Wednesday, April 16, 2008

Cerita Perjalanan 1

Sabtu, 14 Maret 2008
Pagi, Ibu, kakak dan keponakan, Bapak & Ibu mertua, sudah datang ke rumah. Mereka yang rencananya akan menyertai keberangkatan kami ke Bandung, tempat manasik berlangsung sebelum kami berangkat ke tanah suci. Persiapan-persiapan dan packing sudah selesai. Tak urung, masih ada saja hal-hal kecil yang terlewatkan. Alhamdulillah, sebelum ashar, semua sudah selesai, tinggal menunggu saat-saat keberangkatan. Rencananya, kami berangkat menuju Bandung menggunakan KA.Harina jam 21.00. Suami masih di kantor menyelesaikan beberapa kewajiban yang mesti dituntaskan.
Sampai menjelang maghrib, suami belum juga pulang. Saya mulai gelisah. Ini awal perjalanan jauh, dan beliau belum bersiap, meskipun untuk perbekalannya, semua sudah saya urus. Rupanya kepatuhan saya pada suami hendak diuji. Beruntung Ibu dan kakak berkali-kali mengingatkan saya untuk bersabar, menahan amarah dan tidak mengeluh. Belum lagi perdebatan kami, tentang bagaimana kami akan menuju stasiun, siapa yang akan membawa pulang mobil dan bagaimana keluarga akan pulang, mengingat tidak satupun keluarga yang mengantar bisa menyetir, sedangkan suami sampai di rumah dengan jeda waktu keberangkatan yang sudah cukup mendebarkan. Saya yang biasanya keras dengan pendapat saya, apalagi jika merasa bahwa pendapat saya lebih logis, kali ini mulai berusaha keras untuk mematuhi apapun keputusan suami, sekalipun bertentangan dengan pendapat pribadi. Bukan hal mudah, mengingat selama ini saya termasuk lebih sering berpihak pada pendapat pribadi.
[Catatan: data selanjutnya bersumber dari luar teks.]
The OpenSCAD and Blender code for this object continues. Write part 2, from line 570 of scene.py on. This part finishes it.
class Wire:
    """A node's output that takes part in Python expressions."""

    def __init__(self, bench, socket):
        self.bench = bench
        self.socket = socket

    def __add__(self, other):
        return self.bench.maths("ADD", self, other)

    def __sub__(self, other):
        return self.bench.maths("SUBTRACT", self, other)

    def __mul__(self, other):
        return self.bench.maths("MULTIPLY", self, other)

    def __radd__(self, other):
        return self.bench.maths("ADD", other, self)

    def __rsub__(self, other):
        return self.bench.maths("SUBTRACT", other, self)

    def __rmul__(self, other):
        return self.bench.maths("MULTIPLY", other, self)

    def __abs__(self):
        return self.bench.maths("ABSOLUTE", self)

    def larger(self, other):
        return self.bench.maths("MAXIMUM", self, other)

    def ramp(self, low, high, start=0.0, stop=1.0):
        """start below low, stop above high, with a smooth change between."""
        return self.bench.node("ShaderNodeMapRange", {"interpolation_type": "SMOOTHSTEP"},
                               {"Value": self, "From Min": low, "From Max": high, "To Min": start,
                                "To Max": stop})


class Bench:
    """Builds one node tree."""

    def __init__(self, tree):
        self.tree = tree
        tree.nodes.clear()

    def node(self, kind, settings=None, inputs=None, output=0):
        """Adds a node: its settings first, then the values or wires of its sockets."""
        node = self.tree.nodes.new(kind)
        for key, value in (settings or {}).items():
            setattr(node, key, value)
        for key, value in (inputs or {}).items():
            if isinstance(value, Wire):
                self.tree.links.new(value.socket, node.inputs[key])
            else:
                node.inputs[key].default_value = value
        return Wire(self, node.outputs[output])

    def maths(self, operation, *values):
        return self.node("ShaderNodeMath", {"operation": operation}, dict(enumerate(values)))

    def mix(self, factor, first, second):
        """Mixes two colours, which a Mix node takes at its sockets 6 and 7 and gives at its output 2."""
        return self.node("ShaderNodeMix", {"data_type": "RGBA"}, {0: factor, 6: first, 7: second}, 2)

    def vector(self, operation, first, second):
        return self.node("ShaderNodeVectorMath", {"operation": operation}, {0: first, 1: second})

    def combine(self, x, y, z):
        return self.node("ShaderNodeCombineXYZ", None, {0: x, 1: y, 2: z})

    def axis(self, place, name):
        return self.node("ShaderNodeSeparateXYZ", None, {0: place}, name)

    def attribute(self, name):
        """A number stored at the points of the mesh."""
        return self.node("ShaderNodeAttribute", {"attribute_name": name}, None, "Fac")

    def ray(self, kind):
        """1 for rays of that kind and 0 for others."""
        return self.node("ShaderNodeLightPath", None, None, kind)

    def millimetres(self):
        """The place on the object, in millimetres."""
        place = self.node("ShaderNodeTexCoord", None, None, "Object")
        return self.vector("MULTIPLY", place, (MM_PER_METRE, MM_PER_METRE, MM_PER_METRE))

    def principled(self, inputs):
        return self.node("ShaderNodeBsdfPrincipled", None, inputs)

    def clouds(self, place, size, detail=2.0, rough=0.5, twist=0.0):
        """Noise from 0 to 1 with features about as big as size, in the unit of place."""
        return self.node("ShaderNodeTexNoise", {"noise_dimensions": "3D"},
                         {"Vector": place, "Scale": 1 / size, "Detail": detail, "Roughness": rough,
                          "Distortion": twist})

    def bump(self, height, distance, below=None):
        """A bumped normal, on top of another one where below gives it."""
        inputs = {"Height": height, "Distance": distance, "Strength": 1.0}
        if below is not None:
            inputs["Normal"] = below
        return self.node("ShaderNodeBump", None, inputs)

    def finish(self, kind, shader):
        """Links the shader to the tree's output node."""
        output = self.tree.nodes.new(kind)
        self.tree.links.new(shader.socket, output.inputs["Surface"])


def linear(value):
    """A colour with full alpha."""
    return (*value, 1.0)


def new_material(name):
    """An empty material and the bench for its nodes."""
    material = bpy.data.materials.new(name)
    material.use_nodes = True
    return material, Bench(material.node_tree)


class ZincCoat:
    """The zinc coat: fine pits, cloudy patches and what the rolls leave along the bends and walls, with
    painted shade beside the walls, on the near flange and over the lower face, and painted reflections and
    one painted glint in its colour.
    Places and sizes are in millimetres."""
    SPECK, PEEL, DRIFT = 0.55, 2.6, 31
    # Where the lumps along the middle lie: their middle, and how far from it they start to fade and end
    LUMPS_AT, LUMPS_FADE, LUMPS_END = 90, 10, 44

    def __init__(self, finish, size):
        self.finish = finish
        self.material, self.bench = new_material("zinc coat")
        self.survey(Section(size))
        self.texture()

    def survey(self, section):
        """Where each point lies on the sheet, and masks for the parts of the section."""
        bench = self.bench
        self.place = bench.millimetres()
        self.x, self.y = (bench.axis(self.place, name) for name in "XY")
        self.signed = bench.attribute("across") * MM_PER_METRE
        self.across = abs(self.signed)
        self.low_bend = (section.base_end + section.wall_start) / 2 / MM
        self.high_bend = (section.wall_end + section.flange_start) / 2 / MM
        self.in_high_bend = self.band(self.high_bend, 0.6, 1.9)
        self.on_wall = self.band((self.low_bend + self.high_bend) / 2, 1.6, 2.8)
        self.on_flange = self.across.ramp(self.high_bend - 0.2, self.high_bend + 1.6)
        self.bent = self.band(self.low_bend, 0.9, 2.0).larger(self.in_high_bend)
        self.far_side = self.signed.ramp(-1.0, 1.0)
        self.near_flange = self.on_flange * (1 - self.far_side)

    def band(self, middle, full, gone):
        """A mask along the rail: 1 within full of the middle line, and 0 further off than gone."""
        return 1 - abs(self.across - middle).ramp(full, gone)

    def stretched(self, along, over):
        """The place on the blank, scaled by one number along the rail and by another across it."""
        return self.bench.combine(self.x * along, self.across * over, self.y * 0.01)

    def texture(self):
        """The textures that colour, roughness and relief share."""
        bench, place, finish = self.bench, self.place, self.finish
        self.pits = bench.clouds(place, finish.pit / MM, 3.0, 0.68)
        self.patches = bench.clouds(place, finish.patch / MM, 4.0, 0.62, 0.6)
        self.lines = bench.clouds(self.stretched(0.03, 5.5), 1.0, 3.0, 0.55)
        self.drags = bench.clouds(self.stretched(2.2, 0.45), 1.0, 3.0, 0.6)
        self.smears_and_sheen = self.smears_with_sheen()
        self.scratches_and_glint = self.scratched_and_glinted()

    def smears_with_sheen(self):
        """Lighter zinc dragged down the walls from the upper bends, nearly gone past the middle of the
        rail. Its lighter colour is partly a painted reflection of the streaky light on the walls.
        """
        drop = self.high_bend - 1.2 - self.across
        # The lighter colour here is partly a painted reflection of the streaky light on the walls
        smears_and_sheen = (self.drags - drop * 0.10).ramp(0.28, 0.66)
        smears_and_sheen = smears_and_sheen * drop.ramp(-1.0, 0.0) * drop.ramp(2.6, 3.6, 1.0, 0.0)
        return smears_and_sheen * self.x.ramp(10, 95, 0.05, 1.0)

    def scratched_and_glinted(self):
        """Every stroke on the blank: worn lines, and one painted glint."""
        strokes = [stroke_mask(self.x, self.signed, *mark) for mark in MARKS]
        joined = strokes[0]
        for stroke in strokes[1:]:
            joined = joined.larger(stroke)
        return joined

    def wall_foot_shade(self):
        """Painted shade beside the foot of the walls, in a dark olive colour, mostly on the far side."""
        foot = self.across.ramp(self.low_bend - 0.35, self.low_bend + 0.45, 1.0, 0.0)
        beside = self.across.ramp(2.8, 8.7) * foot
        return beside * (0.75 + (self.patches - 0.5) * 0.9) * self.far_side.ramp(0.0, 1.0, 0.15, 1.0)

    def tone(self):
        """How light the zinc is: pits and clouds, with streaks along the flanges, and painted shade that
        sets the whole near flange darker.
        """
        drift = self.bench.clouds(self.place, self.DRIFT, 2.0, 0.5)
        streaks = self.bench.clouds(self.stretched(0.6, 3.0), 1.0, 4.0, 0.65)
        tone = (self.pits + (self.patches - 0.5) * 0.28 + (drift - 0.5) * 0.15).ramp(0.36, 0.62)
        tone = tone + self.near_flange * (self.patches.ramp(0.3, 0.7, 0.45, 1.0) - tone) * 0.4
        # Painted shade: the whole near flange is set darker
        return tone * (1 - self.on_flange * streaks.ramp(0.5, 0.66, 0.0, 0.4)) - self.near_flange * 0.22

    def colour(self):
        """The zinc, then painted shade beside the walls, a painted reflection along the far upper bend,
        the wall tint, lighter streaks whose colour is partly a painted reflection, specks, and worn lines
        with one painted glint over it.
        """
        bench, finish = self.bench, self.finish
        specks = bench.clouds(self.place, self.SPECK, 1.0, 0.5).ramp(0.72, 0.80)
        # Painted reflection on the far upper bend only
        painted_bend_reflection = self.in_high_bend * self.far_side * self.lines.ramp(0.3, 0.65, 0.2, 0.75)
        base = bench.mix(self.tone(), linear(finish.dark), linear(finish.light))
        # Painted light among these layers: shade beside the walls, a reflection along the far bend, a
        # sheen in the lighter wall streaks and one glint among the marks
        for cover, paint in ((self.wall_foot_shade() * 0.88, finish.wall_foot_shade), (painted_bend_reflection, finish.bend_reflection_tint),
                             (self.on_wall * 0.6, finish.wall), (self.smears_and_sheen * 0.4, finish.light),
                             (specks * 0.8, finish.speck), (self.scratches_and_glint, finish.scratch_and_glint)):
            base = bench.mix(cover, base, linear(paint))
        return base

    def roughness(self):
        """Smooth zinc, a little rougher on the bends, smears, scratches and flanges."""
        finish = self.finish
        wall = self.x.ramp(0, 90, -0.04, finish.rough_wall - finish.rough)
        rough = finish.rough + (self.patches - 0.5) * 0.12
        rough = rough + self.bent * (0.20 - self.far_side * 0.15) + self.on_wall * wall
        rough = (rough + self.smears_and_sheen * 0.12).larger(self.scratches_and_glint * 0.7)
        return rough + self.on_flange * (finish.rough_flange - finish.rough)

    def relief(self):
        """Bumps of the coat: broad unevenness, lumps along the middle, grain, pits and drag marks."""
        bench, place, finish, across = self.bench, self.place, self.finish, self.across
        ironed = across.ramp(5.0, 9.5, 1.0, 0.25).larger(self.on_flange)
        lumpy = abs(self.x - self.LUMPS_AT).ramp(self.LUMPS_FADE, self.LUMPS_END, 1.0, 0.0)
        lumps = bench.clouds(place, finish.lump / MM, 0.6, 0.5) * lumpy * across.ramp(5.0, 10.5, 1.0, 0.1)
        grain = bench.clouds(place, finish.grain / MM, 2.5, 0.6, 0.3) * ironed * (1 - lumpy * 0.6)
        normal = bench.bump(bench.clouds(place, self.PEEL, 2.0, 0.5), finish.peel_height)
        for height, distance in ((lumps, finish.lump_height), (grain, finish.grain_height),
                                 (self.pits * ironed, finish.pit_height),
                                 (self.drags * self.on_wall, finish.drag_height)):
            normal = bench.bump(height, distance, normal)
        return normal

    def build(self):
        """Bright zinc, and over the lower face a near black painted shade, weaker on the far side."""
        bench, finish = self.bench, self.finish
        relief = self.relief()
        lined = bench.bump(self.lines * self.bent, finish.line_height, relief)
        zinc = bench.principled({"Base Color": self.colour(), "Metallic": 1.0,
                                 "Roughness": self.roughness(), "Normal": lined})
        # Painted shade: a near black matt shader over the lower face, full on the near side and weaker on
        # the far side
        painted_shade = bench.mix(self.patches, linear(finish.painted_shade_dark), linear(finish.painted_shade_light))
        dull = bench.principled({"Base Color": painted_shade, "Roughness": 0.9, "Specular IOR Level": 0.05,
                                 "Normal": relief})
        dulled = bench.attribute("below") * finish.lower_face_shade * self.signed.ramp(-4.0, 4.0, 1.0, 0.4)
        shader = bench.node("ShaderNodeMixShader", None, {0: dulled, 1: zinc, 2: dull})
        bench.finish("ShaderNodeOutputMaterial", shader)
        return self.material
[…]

Namun mengingat perjalanan ini adalah perjalanan ibadah, dimana saya tidak ingin ada perilaku berbantah-bantahan, sayapun lebih banyak diam dan menurut, sambil terus berdoa dalam hati, agar semoga kepatuhan kepada suami sebagai bagian dari ibadah saya pada Allah SWT mendapatkan Ridho-Nya, dan Dia memberikan kemudahan dalam perjalanan kami.
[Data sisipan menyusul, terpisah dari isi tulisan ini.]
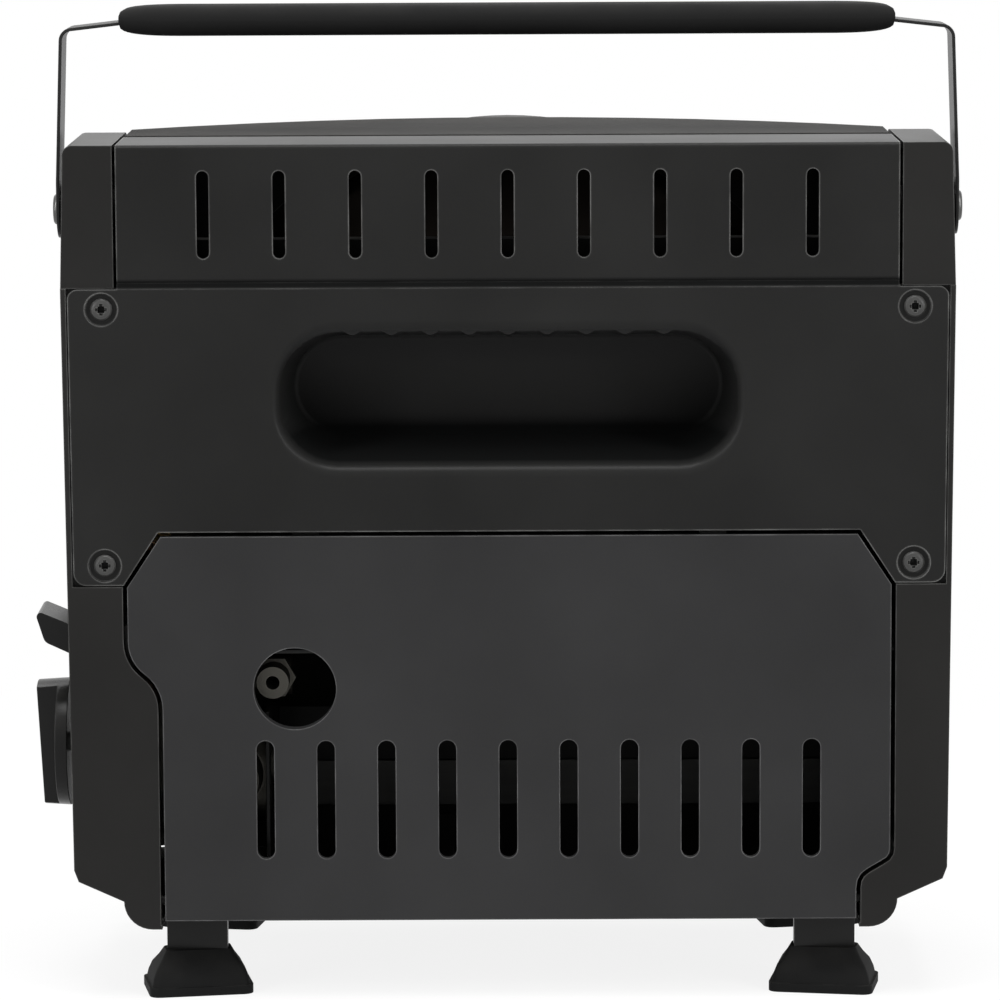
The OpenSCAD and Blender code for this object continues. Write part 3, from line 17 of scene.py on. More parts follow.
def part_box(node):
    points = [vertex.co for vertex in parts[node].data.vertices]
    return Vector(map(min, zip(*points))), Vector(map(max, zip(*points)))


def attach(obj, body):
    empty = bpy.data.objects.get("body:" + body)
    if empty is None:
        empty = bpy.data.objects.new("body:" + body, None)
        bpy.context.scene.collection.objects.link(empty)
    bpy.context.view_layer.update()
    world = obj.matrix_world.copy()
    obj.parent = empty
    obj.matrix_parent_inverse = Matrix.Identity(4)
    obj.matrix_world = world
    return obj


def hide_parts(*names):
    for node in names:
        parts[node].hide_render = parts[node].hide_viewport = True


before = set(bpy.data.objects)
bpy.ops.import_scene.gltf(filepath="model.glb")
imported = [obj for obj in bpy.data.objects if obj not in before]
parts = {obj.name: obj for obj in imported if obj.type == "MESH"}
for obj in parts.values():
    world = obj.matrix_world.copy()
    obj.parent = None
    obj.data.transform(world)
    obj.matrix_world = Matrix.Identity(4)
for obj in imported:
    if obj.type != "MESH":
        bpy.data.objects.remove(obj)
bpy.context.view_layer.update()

# %% [markdown]
# ## Places on the heater
#
# The heater was drawn from its rear face and its middle, in millimetres: x to the side, d
# forwards from the rear face, z up from the table. A small helper turns such a place into a
# point of the scene, and takes its zero from the parts themselves.

# %% A point of the drawing as a point of the scene
MM = 0.001
rear_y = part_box("rear_cover")[1].y
middle_x = (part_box("side_housing_left")[0].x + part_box("side_housing_right")[1].x) / 2


def at(x, d, z):
    """The point of the scene for a place of the drawing, in millimetres."""
    return Vector((middle_x + x * MM, rear_y - d * MM, z * MM))


print("rear face at y =", round(rear_y, 4), "and middle at x =", round(middle_x, 4))

# %% [markdown]
# ## Camera
#
# A long lens, 1.5 m behind the heater, looks down on it by eight degrees, as one looks at a
# thing on a table across the room. The camera leans by a quarter of a degree, which is set by
# turning its own axes before they go into its matrix.

# %% Turn the camera's axes
picture_width, focal_length, heater_off_middle = 1000, 5192, 9  # in points of the picture
look_down = math.radians(7.93)
look_aside = math.atan(heater_off_middle / focal_length)
lean_over = math.radians(0.27)
forward = Vector((math.sin(look_aside) * math.cos(look_down),
                  -math.cos(look_aside) * math.cos(look_down), -math.sin(look_down)))
level_right = forward.cross(Vector((0, 0, 1))).normalized()
level_up = level_right.cross(forward)
right = level_right * math.cos(lean_over) - level_up * math.sin(lean_over)
up = level_up * math.cos(lean_over) + level_right * math.sin(lean_over)
print("camera looks along", [round(part, 3) for part in forward])

# %% Set up the camera
camera_behind, camera_high = 1500, 358.1  # millimetres
camera_data = bpy.data.cameras.new("camera")
camera_data.sensor_width = 36
camera_data.lens = focal_length / picture_width * camera_data.sensor_width
camera_data.clip_end = 20
camera = bpy.data.objects.new("camera", camera_data)
camera.matrix_world = Matrix.Translation(at(0, -camera_behind, camera_high)) @ Matrix(
    (right, up, -forward)).transposed().to_4x4()
bpy.context.scene.collection.objects.link(camera)
bpy.context.scene.camera = camera
print("camera lens", round(camera_data.lens, 1), "mm")

# %% [markdown]
# ## Helpers for node trees
#
# The world and the materials are built from nodes, and most of these do sums on masks. A few
# short functions place such a node, feed it and return its output, so that the recipes further
# down read like formulas.

# %% Sums and masks
def number(tree, operation, a, b=0.0):
    """A math node fed by sockets or plain numbers; returns its output."""
    node = tree.nodes.new("ShaderNodeMath")
    node.operation = operation
    for slot, source in enumerate((a, b)):
        if isinstance(source, (int, float)):
            node.inputs[slot].default_value = source
        else:
            tree.links.new(source, node.inputs[slot])
    return node.outputs[0]


def times(tree, *sources):
    """The product of several sockets or numbers."""
    product = sources[0]
    for source in sources[1:]:
        product = number(tree, "MULTIPLY", product, source)
    return product


def spread(tree, source, low, high, to_low=0.0, to_high=1.0, smooth=False):
    """Maps low..high of a socket to to_low..to_high, and stays there outside."""
    node = tree.nodes.new("ShaderNodeMapRange")
    node.interpolation_type = "SMOOTHSTEP" if smooth else "LINEAR"
    tree.links.new(source, node.inputs["Value"])
    for label, value in (("From Min", low), ("From Max", high), ("To Min", to_low),
                         ("To Max", to_high)):
        node.inputs[label].default_value = value
    return node.outputs["Result"]


def window(tree, source, start, full, fading, gone):
    """A mask that is 1 from full to fading, and 0 before start and after gone."""
    return times(tree, spread(tree, source, start, full), spread(tree, source, gone, fading))


def seen_by(tree, *kinds):
    """A mask that is 1 for rays of the given kinds."""
    rays = tree.nodes.new("ShaderNodeLightPath")
    mask = rays.outputs[kinds[0]]
    for kind in kinds[1:]:
        mask = number(tree, "MAXIMUM", mask, rays.outputs[kind])
    return mask


print("helpers for node trees are ready")

# %% [markdown]
# ## Lamps and surroundings
#
# Nearly black plastic shows its form by what it mirrors at its edges. Two tall, narrow soft
# boxes stand beside the heater: they graze the flat faces and flash in every rounded edge. A
# box above lights the table, and the table lights the faces from below. A fourth, in front,
# keeps the burner's side from going dark. The world is plain white where it is seen, straight
# or in a reflection, and much weaker as a lamp.

# %% Make the world
bpy.context.scene.view_settings.view_transform = "Standard"
world_as_lamp, world_as_seen = 0.32, 1.0
world = bpy.data.worlds.new("white_room")
bpy.context.scene.world = world
world.use_nodes = True
tree = world.node_tree
room = tree.nodes["Background"]
room.inputs["Color"].default_value = (1, 1, 1, 1)
any_view = seen_by(tree, "Is Camera Ray", "Is Glossy Ray", "Is Transmission Ray")
tree.links.new(spread(tree, any_view, 0, 1, world_as_lamp, world_as_seen),
               room.inputs["Strength"])
print("world lights at", world_as_lamp)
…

Alhamdulillah, kami sampai di stasiun sekitar 30 menit sebelum kereta berangkat. Suami menitipkan mobil ke kantor yang berjarak sekitar 3 km dari stasiun, dan rencananya akan ke stasiun menggunakan becak. Sedangkan keluarga akan pulang ke rumah menggunakan taksi yang cukup banyak mangkal di depan stasiun. Sungguh, saya tak membayangkan akankah waktu 30 menit cukup untuk membawa suami sampai di stasiun sebelum kereta berangkat. Apalagi jalan dari stasiun ke kantor memutar, karena jalan yang searah. Saya sudah hampir menangis ketika sudah lebih dari 15 menit, suami belum juga tampak. Emosi saya pun sudah mulai naik. Ibu dan kakak berulangkali mengingatkan untuk bersabar, dan pasrah pada Allah. Kalaupun ketinggalan kereta, Insya Allah akan ada jalan untuk tetap sampai di Bandung keesokan harinya. Berulangkali pula Ibu dan kakak mengingatkan untuk tetap patuh pada suami selama perjalanan sampai ke tanah suci. Emosi saya mulai mereda, dan sesaat kemudian suami pun tampak di pintu masuk. Rupanya, Allah memudahkan perjalanannya, karena ketika hendak menuju stasiun , beliau bertemu dengan seorang teman yang dengan baik hati berkenan mengantar ke stasiun menggunakan sepeda motor, yang tentunya jauh lebih cepat dibandingkan rencana semula menggunakan becak. Alhamdulillah, Ya Allah, belum juga berangkat ke tanah suci, telah Kau tunjukkan kepadaku, betapa ketika kita patuh pada aturan-Nya, maka Dia akan memudahkan urusan kita. Inilah pelajaran berharga buat saya, yang terus saya pegang.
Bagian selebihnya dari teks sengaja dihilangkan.